> _Data excerpt_
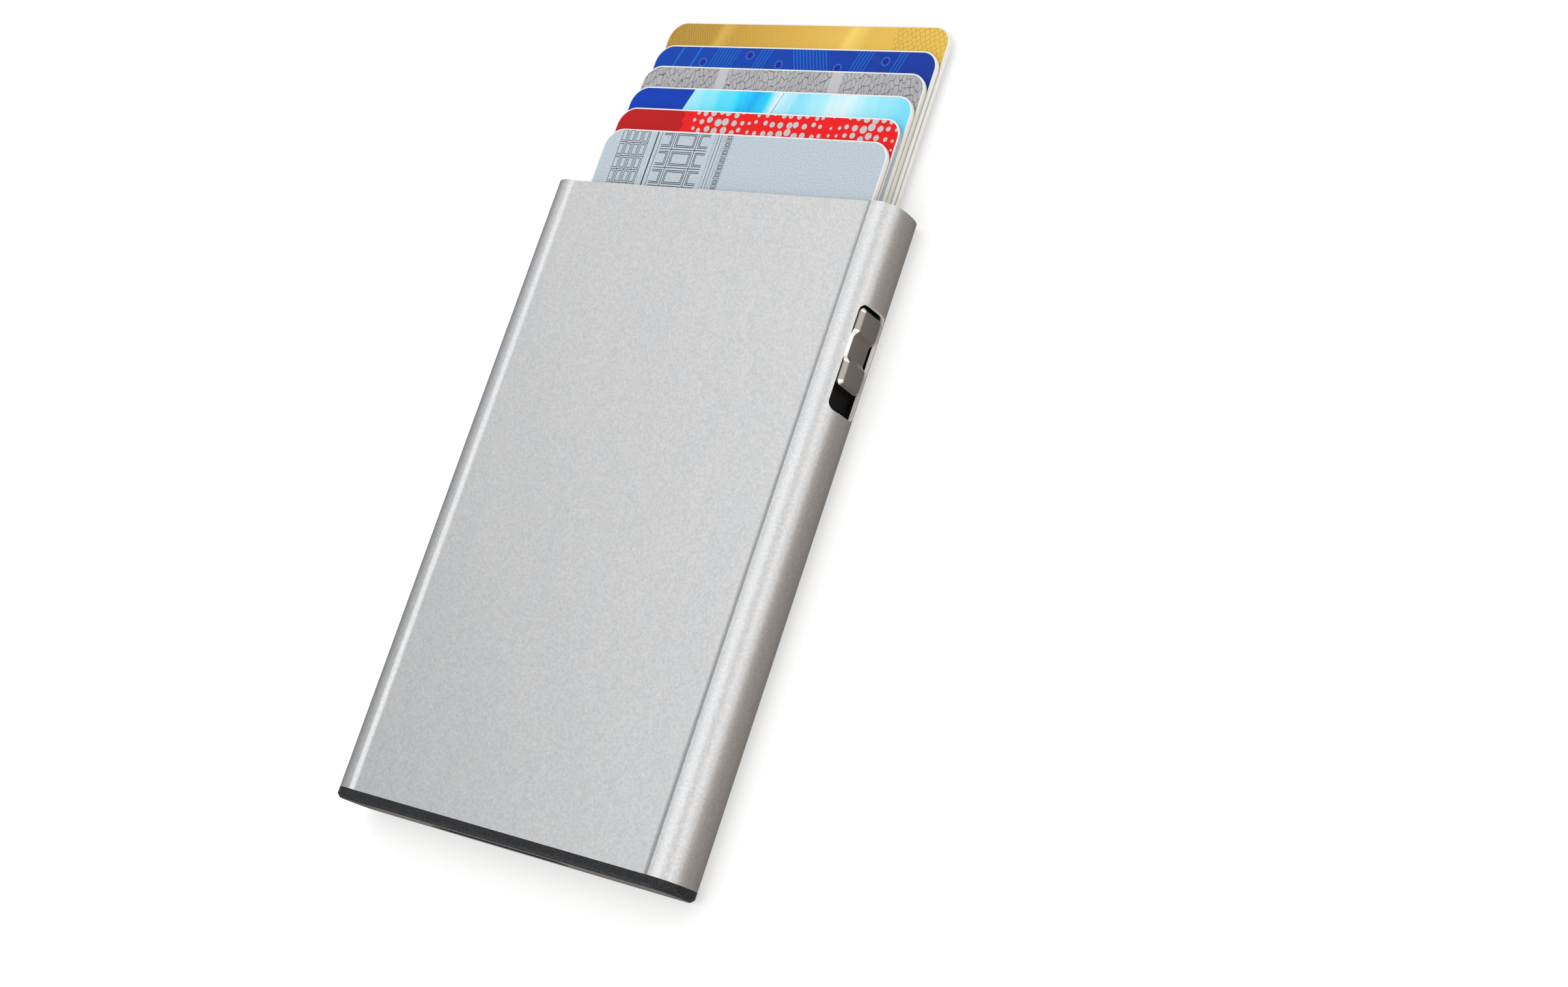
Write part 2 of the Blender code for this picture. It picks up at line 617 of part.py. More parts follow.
def make_ejector_spring():
    """A torsion coil round the pin, in front of the hub: one leg sits in the arm and one in the web."""
    first = math.pi + ARM_SWING
    sweep = 2 * math.pi * COIL_TURNS + COIL_EXTRA
    steps = COIL_TURNS * COIL_POINTS + 1
    turns = []
    for i in range(steps + 1):
        angle = first + sweep * i / steps
        z = COIL_BACK + (COIL_FRONT - COIL_BACK) * i / steps
        turns.append(Vector((COIL_RADIUS * math.cos(angle), COIL_RADIUS * math.sin(angle), z)))
    along_arm = Vector((-math.cos(ARM_SWING), math.sin(ARM_SWING), 0))
    reach = [COIL_LEG * i / LEG_POINTS for i in range(1, LEG_POINTS + 1)]
    rear_leg = [turns[0] + along_arm * far for far in reversed(reach)]
    front_leg = [turns[-1] + Vector((far, 0, 0)) for far in reach]
    points = rear_leg + turns + front_leg
    print("ejector_spring least gap mm:", round(least_gap(points, COIL_WIRE / 2) / MM, 3))
    spring = wire("ejector_spring", points, COIL_WIRE / 2)
    spring.location = PIVOT
    return add_part(spring, MATERIALS["steel"])


def least_gap(points, radius):
    """The least gap of a tube to itself, between points half a turn or more apart along it."""
    far = COIL_POINTS // 2
    gaps = [
        (points[i] - points[j]).length - 2 * radius
        for i in range(len(points))
        for j in range(i + far, len(points))
    ]
    return min(gaps)


def make_release_button():
    """A bar with a chamfered rim and a thumb hollow with soft ramps, drawn in X and Y and run along Z."""
    width = SLOT_HEIGHT - 2 * GAP
    half = BUTTON_LENGTH / 2
    profile = [(-BUTTON_THICKNESS, -half), (0, -half)]
    ramps = [i / HOLLOW_STEPS for i in range(HOLLOW_STEPS + 1)]
    floor = HOLLOW_FLOOR / 2
    for share in ramps:
        depth = HOLLOW_DEPTH * (1 - math.cos(math.pi * share)) / 2
        profile.append((-depth, -floor - HOLLOW_RAMP * (1 - share)))
    for share in reversed(ramps):
        depth = HOLLOW_DEPTH * (1 - math.cos(math.pi * share)) / 2
        profile.append((-depth, floor + HOLLOW_RAMP * (1 - share)))
    profile += [(0, half), (-BUTTON_THICKNESS, half)]
    button = prism("release_button", [profile], -width / 2, width / 2)
    chamfer_face_edges(button, width / 2)
    plan = rounded_rectangle(BUTTON_LENGTH, width, BUTTON_CORNER)
    trim = prism("button_outline", [plan], -2 * BUTTON_THICKNESS, OVERRUN, ALONG_X)
    modifier = boolean(button, trim, "INTERSECT")
    modifier.name = "corners"
    button.location = (BUTTON_FACE_X, BUTTON_Y, SLOT_Z)
    trim.location = button.location
    for name, y in screw_places():
        cut(button, screw_hole(name + "_thread", y, BUTTON_BASE_X - OVERRUN, screw_end()))
    return add_part(button, MATERIALS["button_metal"])


def chamfer_face_edges(button, half_width):
    """Chamfers the two long edges of the outer face, also down through the thumb hollow."""
    shape = bmesh.new()
    shape.from_mesh(button.data)
    deepest = -HOLLOW_DEPTH - NEAR
    rim = [
        edge
        for edge in shape.edges
        if all(v.co.x > deepest for v in edge.verts)
        and (on_plane(edge, 2, half_width) or on_plane(edge, 1, BUTTON_LENGTH / 2))
        and edge.calc_face_angle(0) > RIM_ANGLE
    ]
    bmesh.ops.bevel(shape, geom=rim, offset=BUTTON_BEVEL, segments=1, affect="EDGES")
    shape.to_mesh(button.data)
    shape.free()


def on_plane(edge, axis, distance):
    """Whether both ends lie this far from zero along one axis."""
    return all(abs(abs(v.co[axis]) - distance) < NEAR for v in edge.verts)


def screw_places():
    """The two screws sit under the two ends of the button, beside the thumb hollow."""
    away = (BUTTON_LENGTH / 2 + HOLLOW_FLOOR / 2 + HOLLOW_RAMP) / 2
    return (("button_screw_upper", BUTTON_Y + away), ("button_screw_lower", BUTTON_Y - away))


def screw_end():
    """Where the screws end inside the button."""
    return BUTTON_BASE_X + SCREW_BITE + GAP


def screw_hole(name, y, low, high):
    radius = SCREW_RADIUS + BORE_GAP
    hole = cylinder(name, radius, low, high, (0, 0), SCREW_STEPS, ALONG_X)
    hole.location = (0, y, SLOT_Z)
    return hole


def make_button_carrier():
    """The plastic slide behind the slot: the button's screws pass through it and the rod hangs from it."""
    height = CHASSIS_FRONT - CHASSIS_BACK - 2 * GAP
    low = (CARRIER_IN_X, CARRIER_LOW, INSIDE_Z - height / 2)
    carrier = box("button_carrier", low, (CARRIER_OUT_X, CARRIER_TOP, INSIDE_Z + height / 2))
    for name, y in screw_places():
        cut(carrier, screw_hole(name + "_hole", y, CARRIER_IN_X - OVERRUN, CARRIER_OUT_X + OVERRUN))
        radius = SCREW_HEAD_RADIUS + BORE_GAP
        low = CARRIER_IN_X - OVERRUN
        high = CARRIER_IN_X + SCREW_HEAD_HEIGHT + GAP
        sink = cylinder(name + "_sink", radius, low, high, (0, 0), SCREW_STEPS, ALONG_X)
        sink.location = (0, y, SLOT_Z)
        cut(carrier, sink)
    radius = ROD_RADIUS + BORE_GAP
    low = CARRIER_LOW - OVERRUN
    high = CARRIER_LOW + ROD_SEAT + GAP
    rod_hole = cylinder("rod_hole", radius, low, high, (0, 0), ROD_STEPS, ALONG_Y)
    rod_hole.location = (ROD_X, 0, ROD_Z)
    cut(carrier, rod_hole)
    return add_part(carrier, MATERIALS["black_plastic"])


def make_button_screws():
    head_top = CARRIER_IN_X + SCREW_HEAD_HEIGHT
    for name, y in screw_places():
        screw = cylinder(name, SCREW_HEAD_RADIUS, CARRIER_IN_X, head_top, (0, 0), SCREW_STEPS, ALONG_X)
        screw.location = (0, y, SLOT_Z)
        low = head_top - SCREW_HEAD_HEIGHT / 2
        high = screw_end() - GAP
        shank = cylinder(name + "_shank", SCREW_RADIUS, low, high, (0, 0), SCREW_STEPS, ALONG_X)
        shank.location = screw.location
        join(screw, shank)
        add_part(screw, MATERIALS["steel"])


def make_release_rod():
    """A steel wire from the carrier to just above the latch's tail, with one jog outwards."""
    low = PAWL_PIN.y + PAWL_TAIL + GAP
    jog_top = low + ROD_TAIL + ROD_JOG_LENGTH
    points = [
        Vector((ROD_X, CARRIER_LOW + ROD_SEAT, ROD_Z)),
        Vector((ROD_X, jog_top, ROD_Z)),
        Vector((ROD_X + ROD_JOG, low + ROD_TAIL, ROD_Z)),
        Vector((ROD_X + ROD_JOG, low, ROD_Z)),
    ]
    return add_part(wire("release_rod", points, ROD_RADIUS), MATERIALS["steel"])


def make_button_spring():
    """A compression coil between the chassis's stop and the carrier."""
    steps = RETURN_TURNS * RETURN_POINTS
    length = RETURN_LENGTH - RETURN_WIRE
    points = []
    for i in range(steps + 1):
        angle = 2 * math.pi * i / RETURN_POINTS
        y = length * i / steps - length / 2
        points.append(Vector((RETURN_RADIUS * math.cos(angle), y, RETURN_RADIUS * math.sin(angle))))
    print("button_spring least gap mm:", round(least_gap(points, RETURN_WIRE / 2) / MM, 3))
    spring = wire("button_spring", points, RETURN_WIRE / 2)
    middle_y = SPRING_STOP_Y + GAP + RETURN_LENGTH / 2
    clear = RETURN_RADIUS + RETURN_WIRE / 2 + GAP
    spring.location = (CHANNEL_X + clear, middle_y, INSIDE_Z + clear / 2)
    return add_part(spring, MATERIALS["steel"])


def make_latch_pawl():
    """A catch on its pin: the nose reaches down to the arm's hub and the tail up to the rod."""
    bar = PAWL_BAR / 2
    ring = arc(0, 0, PAWL_BODY, -math.pi / 3, math.pi / 3, ARC_STEPS)
    ring += [(0, PAWL_TAIL), (-PAWL_BAR, PAWL_TAIL)]
    ring += arc(0, 0, PAWL_BODY, math.pi * 2 / 3, math.pi * 7 / 6, ARC_STEPS)
    nose_x = -(PAWL_PIN.x - PIVOT.x) + nose_offset()
    ring += [(nose_x, bar - PAWL_NOSE), (nose_x + bar / 2, -PAWL_NOSE)]
    ring.append((nose_x + PAWL_BAR, bar - PAWL_NOSE))
    pawl = prism("latch_pawl", [ring], HUB_BACK, HUB_BACK + PAWL_HEIGHT)
    pawl.location = PAWL_PIN
    hole = PAWL_PIN_RADIUS + BORE_GAP
    place = (PAWL_PIN.x, PAWL_PIN.y)
    cut(pawl, cylinder("pawl_bore", hole, CHASSIS_BACK, CHASSIS_FRONT, place, SCREW_STEPS))
    return add_part(pawl, MATERIALS["steel"])


def nose_offset():
    """How far from the pivot, along X, the nose stands clear of the hub at its height."""
    rise = PAWL_ABOVE_PIVOT - PAWL_NOSE
    return math.sqrt(max(0.0, HUB_RADIUS**2 - rise**2)) + GAP


def make_latch_pin():
    pin = cylinder("latch_pin", PAWL_PIN_RADIUS, CHASSIS_BACK, CHASSIS_FRONT, steps=SCREW_STEPS)
    pin.location = PAWL_PIN
    return add_part(pin, MATERIALS["steel"])


def make_latch_spring():
    """A bowed wire between the sleeve's side and the pawl's nose."""
    x = CHASSIS_X - LATCH_WIRE / 2
    low = PAWL_PIN.y - PAWL_NOSE
    high = PAWL_PIN.y - PAWL_BODY
    z = HUB_BACK + PAWL_HEIGHT / 2
    shares = [i / ARC_STEPS for i in range(ARC_STEPS + 1)]
    points = [Vector((x - LATCH_BOW * math.sin(math.pi * s), low + (high - low) * s, z)) for s in shares]
    return add_part(wire("latch_spring", points, LATCH_WIRE / 2), MATERIALS["steel"])


def make_brake_spring():
    """A bowed steel leaf in the left rail's pocket."""
    far = POCKET_LEFT - BRAKE_POCKET + GAP
    bow = BRAKE_POCKET - PAD_THICKNESS - LEAF_THICKNESS - 2 * GAP
    half = BRAKE_LENGTH / 2
    shares = [i / LEAF_STEPS for i in range(LEAF_STEPS + 1)]
    inner = [(far + bow * math.sin(math.pi * s), BRAKE_Y - half + BRAKE_LENGTH * s) for s in shares]
    outer = [(x + LEAF_THICKNESS, y) for x, y in reversed(inner)]
    leaf = prism("brake_spring", [inner + outer], -BRAKE_HEIGHT / 2, BRAKE_HEIGHT / 2)
    leaf.location = (0, 0, INSIDE_Z)
    return add_part(leaf, MATERIALS["steel"])


def make_brake_pad():
    """A felt strip on the leaf's crown, just clear of the cards' edges."""
    low = (POCKET_LEFT - PAD_THICKNESS, BRAKE_Y - PAD_LENGTH / 2, INSIDE_Z - BRAKE_HEIGHT / 2)
    high = (POCKET_LEFT, BRAKE_Y + PAD_LENGTH / 2, INSIDE_Z + BRAKE_HEIGHT / 2)
    return add_part(box("brake_pad", low, high), MATERIALS["felt"])


def make_cards():
    outline = rounded_rectangle(CARD_WIDTH, CARD_LENGTH, CARD_CORNER)
    half = CARD_THICKNESS / 2
    for number in range(1, CARD_COUNT + 1):
        card = prism(f"card_{number}", [outline], -half, half)
        bottom = CARD_FLOOR + card_lift(number)
        card.location = (CARD_SHIFT, bottom + CARD_LENGTH / 2, card_z(number))
        colour = CARD_COLOURS[(number - 1) % len(CARD_COLOURS)]
        add_part(card, finish(f"card_{number}_print", colour, 0.35, 0.0))


clear_scene()
PARTS = new_collection("pop_up_card_holder")
CUTTERS = new_collection("cutters", hidden=True)
HOLDER = bpy.data.objects.new("holder_frame", None)
HOLDER.location = (0, FRAME_Y, 0)
PARTS.objects.link(HOLDER)
MATERIALS = {name: finish(name, *values) for name, values in FINISHES.items()}

make_case_shell()
make_base_cap()
make_chassis()
make_release_button()
make_button_carrier()
make_button_screws()
make_release_rod()
make_button_spring()
make_latch_pawl()
make_latch_pin()
make_latch_spring()
make_ejector_arm()
make_pivot_pin()
make_ejector_spring()
make_brake_spring()
make_brake_pad()
make_cards()
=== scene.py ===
"""The looks of a pop up card holder: a satin aluminium sleeve on a black base cap, six fanned cards.

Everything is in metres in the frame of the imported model: X across towards the button, Y towards the
mouth, Z from the back face up to the front panel. Each visible piece is modelled here on the sizes
that the frame gives, and the plain inner parts of the frame get their finishes.
"""

import math

import bmesh
import bpy
from mathutils import Matrix, Vector


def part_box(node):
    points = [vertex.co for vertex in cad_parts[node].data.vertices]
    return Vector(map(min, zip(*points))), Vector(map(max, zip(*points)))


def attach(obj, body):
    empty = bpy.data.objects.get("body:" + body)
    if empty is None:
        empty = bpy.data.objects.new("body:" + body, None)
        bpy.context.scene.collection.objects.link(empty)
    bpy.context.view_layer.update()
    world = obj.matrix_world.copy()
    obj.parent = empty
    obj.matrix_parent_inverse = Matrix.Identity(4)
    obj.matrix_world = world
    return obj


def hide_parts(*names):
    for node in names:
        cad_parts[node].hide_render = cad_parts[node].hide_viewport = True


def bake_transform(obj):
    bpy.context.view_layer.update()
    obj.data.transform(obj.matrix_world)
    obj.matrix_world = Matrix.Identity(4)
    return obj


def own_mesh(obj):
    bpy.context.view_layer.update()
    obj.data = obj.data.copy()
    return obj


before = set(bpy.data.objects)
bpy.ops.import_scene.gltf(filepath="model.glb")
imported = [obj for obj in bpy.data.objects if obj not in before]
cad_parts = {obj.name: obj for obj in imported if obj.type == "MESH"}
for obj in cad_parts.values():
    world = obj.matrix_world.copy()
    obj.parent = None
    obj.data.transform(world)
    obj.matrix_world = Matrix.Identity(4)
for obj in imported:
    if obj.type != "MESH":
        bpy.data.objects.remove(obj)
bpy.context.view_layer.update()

MM = 0.001
DEG = math.pi / 180
NEAR = 0.002 * MM  # points this close lie on the same plane
PARALLEL = 0.999  # an edge with this share of its length along an axis runs along it
FACING = 0.99  # a face with this share of its normal along an axis looks along it
END_FACING = 0.9  # the same for an end face, which may lean a little
SMOOTH_ANGLE = 32 * DEG
WIRE_SMOOTH = 50 * DEG
SCREW_SMOOTH = 25 * DEG
SMOOTH_ALL = 180 * DEG
FLAT_ANGLE = 0.5 * DEG  # faces that meet at less than this become one
CORNER_SEGMENTS = 8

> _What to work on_
Quote nothing but the lines that run from the line containing "make_case_shell()" through the line containing "points = [vertex.co", keeping both of them word for word.

> _Solution for this task_
make_case_shell()
make_base_cap()
make_chassis()
make_release_button()
make_button_carrier()
make_button_screws()
make_release_rod()
make_button_spring()
make_latch_pawl()
make_latch_pin()
make_latch_spring()
make_ejector_arm()
make_pivot_pin()
make_ejector_spring()
make_brake_spring()
make_brake_pad()
make_cards()
=== scene.py ===
"""The looks of a pop up card holder: a satin aluminium sleeve on a black base cap, six fanned cards.

Everything is in metres in the frame of the imported model: X across towards the button, Y towards the
mouth, Z from the back face up to the front panel. Each visible piece is modelled here on the sizes
that the frame gives, and the plain inner parts of the frame get their finishes.
"""

import math

import bmesh
import bpy
from mathutils import Matrix, Vector


def part_box(node):
    points = [vertex.co for vertex in cad_parts[node].data.vertices]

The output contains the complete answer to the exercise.